_Records for this task:_
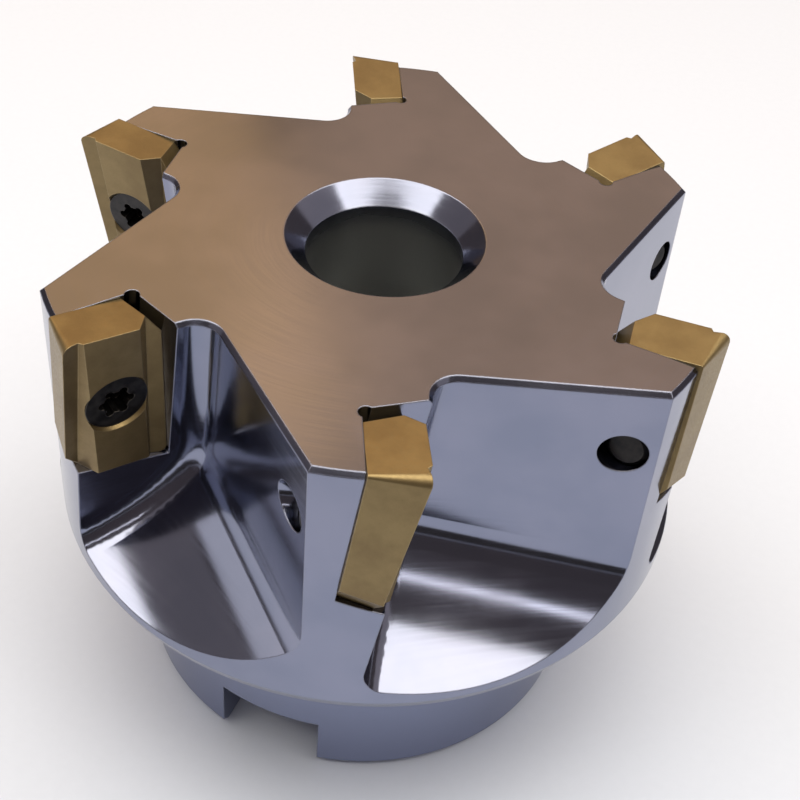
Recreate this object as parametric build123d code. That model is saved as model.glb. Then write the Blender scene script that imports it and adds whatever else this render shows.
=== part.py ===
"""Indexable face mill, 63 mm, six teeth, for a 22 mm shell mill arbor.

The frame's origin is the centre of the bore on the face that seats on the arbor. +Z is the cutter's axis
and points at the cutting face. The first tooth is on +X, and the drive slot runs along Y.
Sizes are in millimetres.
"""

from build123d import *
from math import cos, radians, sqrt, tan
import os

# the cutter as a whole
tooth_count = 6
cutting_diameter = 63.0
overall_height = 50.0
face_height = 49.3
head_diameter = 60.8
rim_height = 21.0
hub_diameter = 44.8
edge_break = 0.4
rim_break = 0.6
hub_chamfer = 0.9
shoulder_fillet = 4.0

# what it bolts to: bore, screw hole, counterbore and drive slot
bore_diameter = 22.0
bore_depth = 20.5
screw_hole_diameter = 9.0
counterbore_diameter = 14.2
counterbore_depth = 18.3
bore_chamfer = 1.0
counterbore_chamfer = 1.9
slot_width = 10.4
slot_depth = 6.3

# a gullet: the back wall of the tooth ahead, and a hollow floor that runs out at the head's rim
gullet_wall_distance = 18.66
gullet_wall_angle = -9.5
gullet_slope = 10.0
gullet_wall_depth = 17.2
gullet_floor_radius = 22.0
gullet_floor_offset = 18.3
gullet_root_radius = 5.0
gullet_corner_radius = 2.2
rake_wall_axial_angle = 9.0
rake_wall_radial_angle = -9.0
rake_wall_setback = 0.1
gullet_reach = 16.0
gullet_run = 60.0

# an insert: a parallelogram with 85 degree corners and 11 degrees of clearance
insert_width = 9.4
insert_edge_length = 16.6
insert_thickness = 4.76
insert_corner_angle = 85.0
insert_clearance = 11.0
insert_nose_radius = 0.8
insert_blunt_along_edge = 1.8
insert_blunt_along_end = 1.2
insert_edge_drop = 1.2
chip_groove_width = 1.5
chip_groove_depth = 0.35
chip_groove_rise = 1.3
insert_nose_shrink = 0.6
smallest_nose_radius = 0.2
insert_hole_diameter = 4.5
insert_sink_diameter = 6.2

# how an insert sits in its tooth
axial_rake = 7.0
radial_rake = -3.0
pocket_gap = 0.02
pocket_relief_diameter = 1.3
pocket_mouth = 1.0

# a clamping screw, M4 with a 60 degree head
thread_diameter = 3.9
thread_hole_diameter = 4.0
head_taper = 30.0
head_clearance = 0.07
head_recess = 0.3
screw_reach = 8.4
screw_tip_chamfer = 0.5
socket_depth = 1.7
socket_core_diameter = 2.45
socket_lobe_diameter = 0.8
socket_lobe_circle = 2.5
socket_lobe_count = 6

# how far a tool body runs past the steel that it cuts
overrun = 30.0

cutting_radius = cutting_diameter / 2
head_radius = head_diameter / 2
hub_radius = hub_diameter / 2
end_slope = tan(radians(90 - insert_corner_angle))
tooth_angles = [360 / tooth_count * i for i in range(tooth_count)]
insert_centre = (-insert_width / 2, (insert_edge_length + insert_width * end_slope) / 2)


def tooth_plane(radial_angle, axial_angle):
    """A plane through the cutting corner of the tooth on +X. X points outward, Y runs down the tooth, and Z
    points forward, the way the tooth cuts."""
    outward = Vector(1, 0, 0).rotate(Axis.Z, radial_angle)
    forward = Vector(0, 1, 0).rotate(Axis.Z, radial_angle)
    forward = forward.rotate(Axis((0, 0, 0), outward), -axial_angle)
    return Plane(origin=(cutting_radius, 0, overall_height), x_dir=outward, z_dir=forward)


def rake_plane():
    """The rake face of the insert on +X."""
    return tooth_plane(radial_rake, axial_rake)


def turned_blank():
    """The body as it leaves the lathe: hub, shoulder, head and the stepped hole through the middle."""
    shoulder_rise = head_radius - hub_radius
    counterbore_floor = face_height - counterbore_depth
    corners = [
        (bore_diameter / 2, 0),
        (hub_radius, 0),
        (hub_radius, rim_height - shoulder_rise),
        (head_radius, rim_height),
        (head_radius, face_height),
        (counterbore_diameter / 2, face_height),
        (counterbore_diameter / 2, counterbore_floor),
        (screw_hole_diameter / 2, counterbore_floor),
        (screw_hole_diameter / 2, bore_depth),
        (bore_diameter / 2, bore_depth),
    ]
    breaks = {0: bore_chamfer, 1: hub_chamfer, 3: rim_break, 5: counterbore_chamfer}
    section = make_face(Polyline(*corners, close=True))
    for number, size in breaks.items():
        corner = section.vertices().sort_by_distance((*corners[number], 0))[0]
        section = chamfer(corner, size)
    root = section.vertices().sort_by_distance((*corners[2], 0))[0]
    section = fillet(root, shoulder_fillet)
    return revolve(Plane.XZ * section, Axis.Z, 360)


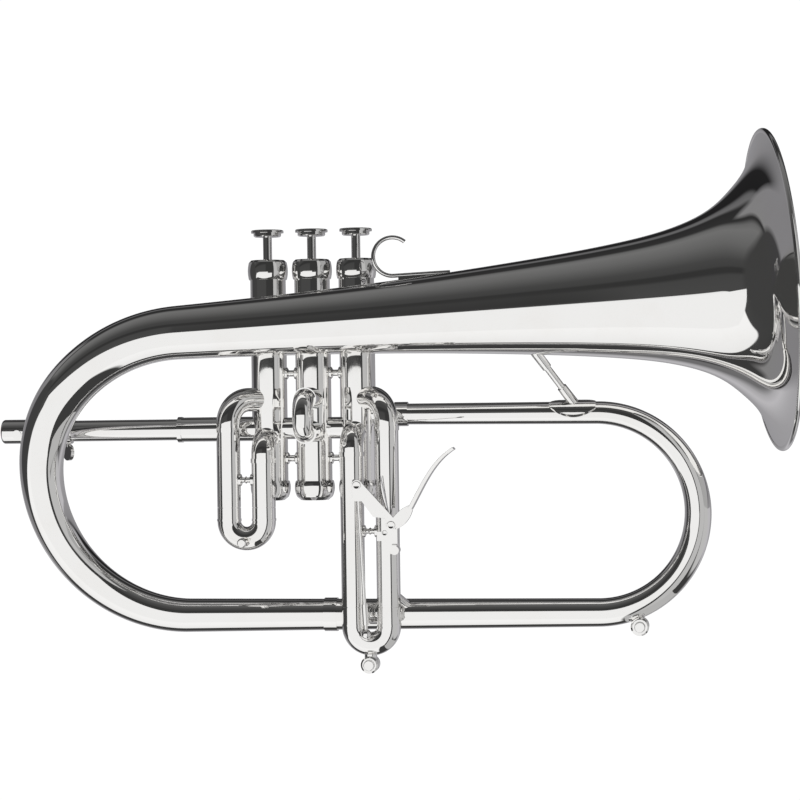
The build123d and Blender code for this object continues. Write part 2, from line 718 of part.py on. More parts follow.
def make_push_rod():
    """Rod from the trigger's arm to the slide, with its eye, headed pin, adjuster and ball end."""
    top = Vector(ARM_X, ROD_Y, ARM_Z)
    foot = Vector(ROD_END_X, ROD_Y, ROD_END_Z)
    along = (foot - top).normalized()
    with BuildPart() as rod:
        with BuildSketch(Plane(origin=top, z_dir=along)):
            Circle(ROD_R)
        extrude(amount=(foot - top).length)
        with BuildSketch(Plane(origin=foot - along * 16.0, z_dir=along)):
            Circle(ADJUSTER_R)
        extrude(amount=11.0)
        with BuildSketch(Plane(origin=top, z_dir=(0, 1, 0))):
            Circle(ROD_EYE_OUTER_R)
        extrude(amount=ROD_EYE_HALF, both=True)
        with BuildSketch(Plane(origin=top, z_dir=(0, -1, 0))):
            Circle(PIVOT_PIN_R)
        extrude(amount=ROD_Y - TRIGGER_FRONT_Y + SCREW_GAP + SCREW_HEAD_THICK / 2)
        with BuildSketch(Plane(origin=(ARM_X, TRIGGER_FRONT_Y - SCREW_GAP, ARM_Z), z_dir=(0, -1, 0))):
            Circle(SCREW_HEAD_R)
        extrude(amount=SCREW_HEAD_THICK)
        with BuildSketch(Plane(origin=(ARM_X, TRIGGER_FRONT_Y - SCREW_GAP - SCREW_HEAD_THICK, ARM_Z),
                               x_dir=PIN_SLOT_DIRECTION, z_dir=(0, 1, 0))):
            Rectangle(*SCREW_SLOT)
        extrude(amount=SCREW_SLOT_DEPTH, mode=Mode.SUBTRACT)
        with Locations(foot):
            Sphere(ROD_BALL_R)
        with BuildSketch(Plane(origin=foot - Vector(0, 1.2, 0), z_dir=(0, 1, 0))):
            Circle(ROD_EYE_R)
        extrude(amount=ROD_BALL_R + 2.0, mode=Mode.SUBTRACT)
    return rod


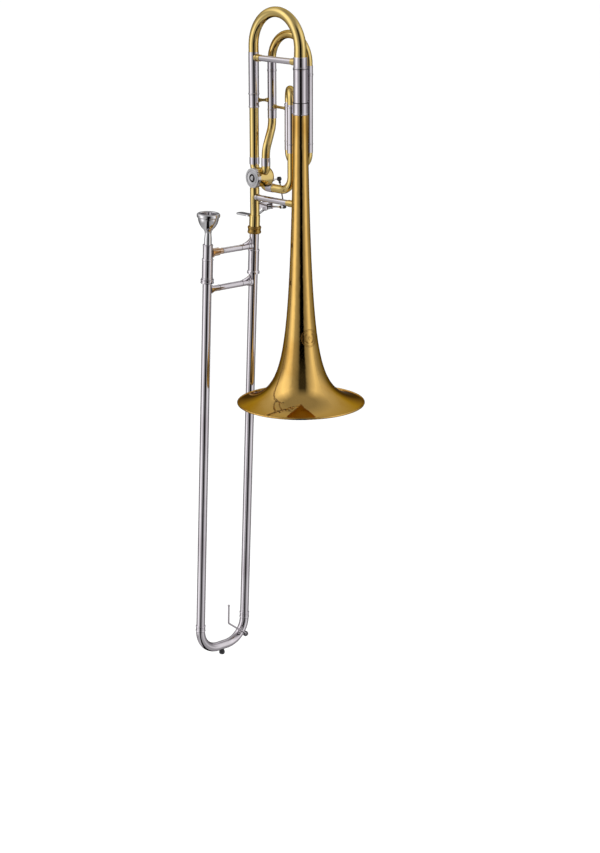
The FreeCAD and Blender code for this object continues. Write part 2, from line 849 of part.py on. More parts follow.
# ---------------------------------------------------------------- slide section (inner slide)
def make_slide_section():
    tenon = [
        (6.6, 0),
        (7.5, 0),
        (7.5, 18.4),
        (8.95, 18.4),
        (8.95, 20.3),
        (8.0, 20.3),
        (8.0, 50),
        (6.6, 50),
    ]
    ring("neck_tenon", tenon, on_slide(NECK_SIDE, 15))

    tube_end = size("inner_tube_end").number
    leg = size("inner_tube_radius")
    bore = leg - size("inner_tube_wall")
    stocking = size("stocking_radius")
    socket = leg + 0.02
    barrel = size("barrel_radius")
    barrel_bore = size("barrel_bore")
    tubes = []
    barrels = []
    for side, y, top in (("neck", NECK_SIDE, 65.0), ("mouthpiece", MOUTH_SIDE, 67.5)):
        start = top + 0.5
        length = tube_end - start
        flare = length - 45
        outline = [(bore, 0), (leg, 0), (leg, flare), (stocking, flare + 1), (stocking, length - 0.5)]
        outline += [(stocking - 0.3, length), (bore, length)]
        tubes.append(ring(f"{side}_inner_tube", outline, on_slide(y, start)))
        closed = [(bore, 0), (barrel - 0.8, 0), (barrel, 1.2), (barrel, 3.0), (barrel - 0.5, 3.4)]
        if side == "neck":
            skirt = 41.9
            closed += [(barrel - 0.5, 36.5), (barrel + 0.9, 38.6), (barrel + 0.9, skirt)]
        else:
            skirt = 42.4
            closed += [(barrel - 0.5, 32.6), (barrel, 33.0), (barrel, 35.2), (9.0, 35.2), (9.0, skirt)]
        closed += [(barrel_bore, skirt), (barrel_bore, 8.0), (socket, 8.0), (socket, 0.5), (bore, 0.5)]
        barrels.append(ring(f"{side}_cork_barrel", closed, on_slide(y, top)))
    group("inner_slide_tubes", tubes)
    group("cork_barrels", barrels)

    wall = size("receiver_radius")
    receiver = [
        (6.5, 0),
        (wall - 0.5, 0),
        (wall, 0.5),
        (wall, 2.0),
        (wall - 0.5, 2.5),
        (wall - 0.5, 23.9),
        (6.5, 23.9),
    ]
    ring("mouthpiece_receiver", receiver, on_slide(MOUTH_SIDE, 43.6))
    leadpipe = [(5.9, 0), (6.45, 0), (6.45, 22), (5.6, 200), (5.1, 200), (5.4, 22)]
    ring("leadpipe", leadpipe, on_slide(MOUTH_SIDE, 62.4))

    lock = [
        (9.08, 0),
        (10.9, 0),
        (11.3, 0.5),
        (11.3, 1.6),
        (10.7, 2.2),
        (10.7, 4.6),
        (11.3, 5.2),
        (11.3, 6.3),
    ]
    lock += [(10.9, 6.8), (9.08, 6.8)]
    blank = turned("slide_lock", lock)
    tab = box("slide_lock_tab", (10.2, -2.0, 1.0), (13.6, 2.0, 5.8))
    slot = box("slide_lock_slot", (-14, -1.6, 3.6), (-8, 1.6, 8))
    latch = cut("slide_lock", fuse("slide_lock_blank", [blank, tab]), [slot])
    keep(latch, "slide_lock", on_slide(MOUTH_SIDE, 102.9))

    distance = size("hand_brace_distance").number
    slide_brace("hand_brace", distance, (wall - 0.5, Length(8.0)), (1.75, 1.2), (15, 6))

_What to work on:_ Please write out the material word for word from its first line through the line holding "shell mill arbor.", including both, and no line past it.

_Response to this task:_
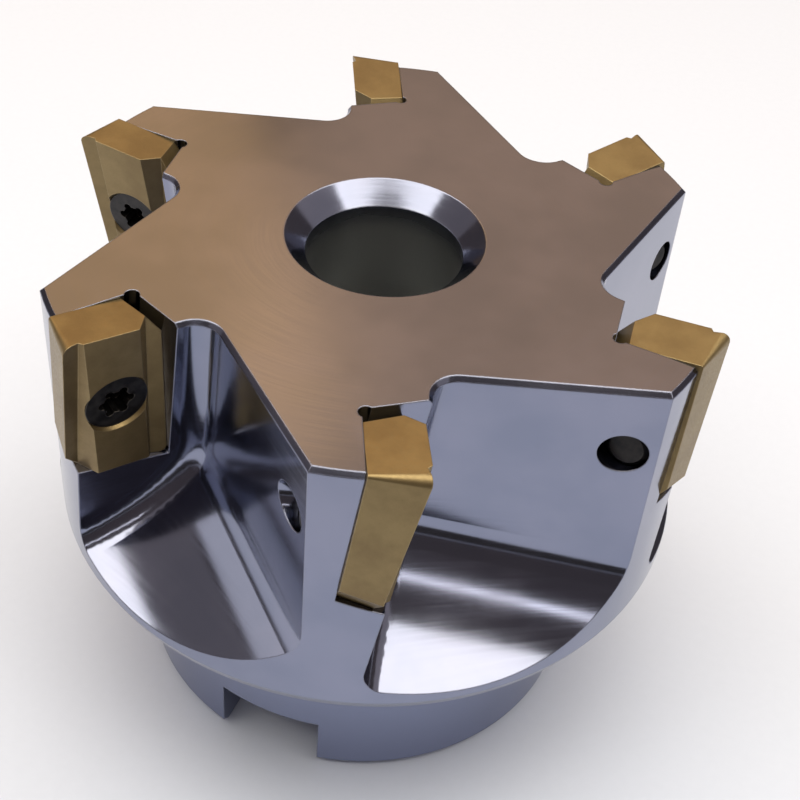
Recreate this object as parametric build123d code. That model is saved as model.glb. Then write the Blender scene script that imports it and adds whatever else this render shows.
=== part.py ===
"""Indexable face mill, 63 mm, six teeth, for a 22 mm shell mill arbor.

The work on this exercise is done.